A hopeful byproduct of this current wave of intolerance is an increase of interfaith activities by such organizations as New York’s Jewish Community Relations Council, the Foundation for Ethnic Understanding, the New Jersey-based Sisterhood of Salaam Shalom and the newly formed Muslim-Jewish Advisory Council, founded by the American Jewish Committee and the Islamic Society of North America. These initiatives stress cooperation between Jews and Muslims. (See story on page 14 about a Jewish-Muslim concert in Westchester.)

In a “60 Minutes” interview just after the election, Trump called on people to “stop” hurtful actions committed in his name or in his cause. But he can surely do more to calm people’s fears.

Barack Obama, early in his presidency, faced a similar crisis of conscience.

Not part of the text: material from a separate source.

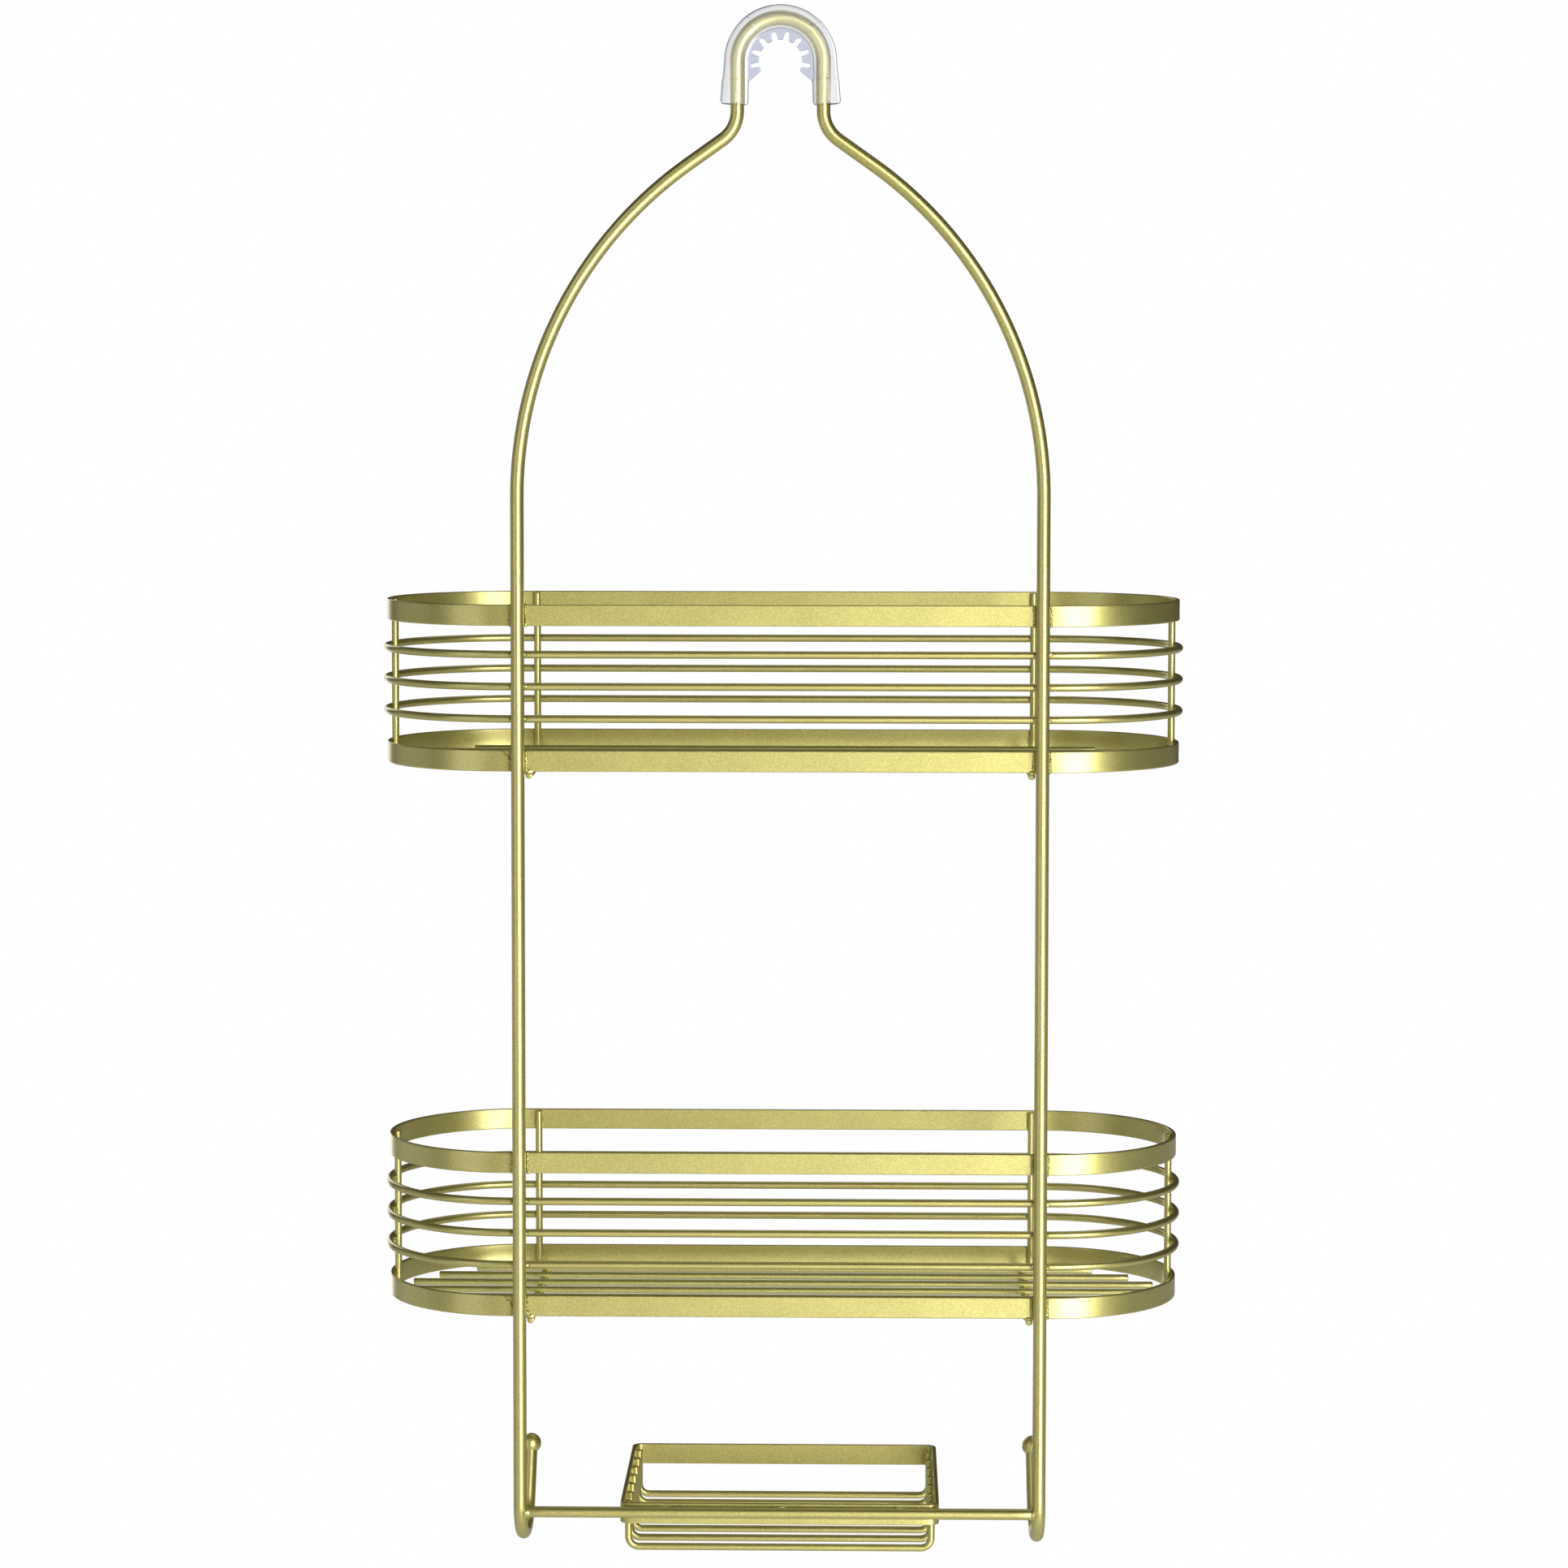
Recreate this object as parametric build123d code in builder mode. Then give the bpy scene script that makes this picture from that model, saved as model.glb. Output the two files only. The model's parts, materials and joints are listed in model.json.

His pastor from Chicago, Jeremiah Wright, drew heavy criticism for a series of intemperate statements about what he called the racist nature of U.S. society.

Obama first tried to dissociate himself from Wright’s incendiary remarks without cutting ties to his old friend, then, in a speech in Philadelphia, finally condemned Wright and resigned from Wright’s Trinity United Church of Christ. Obama said he was “outraged” and “saddened” by Wright’s behavior. “Words that degrade individuals have no place in our public dialogue, whether it’s on the campaign stump or in the pulpit,” he told Charles Gibson of ABC News.

When he met with Obama at the White House after the election, Trump, looking somewhat shaken, said he might seek the president’s counsel. Now would be the time. In the way that Obama full-throatedly rejected Rev. Wright’s words, the president-elect needs an equally full-throated denunciation of the hate being done in his name. A tweet won’t do. And, for the sake of a divided nation increasingly on edge, he should do it sooner rather than later.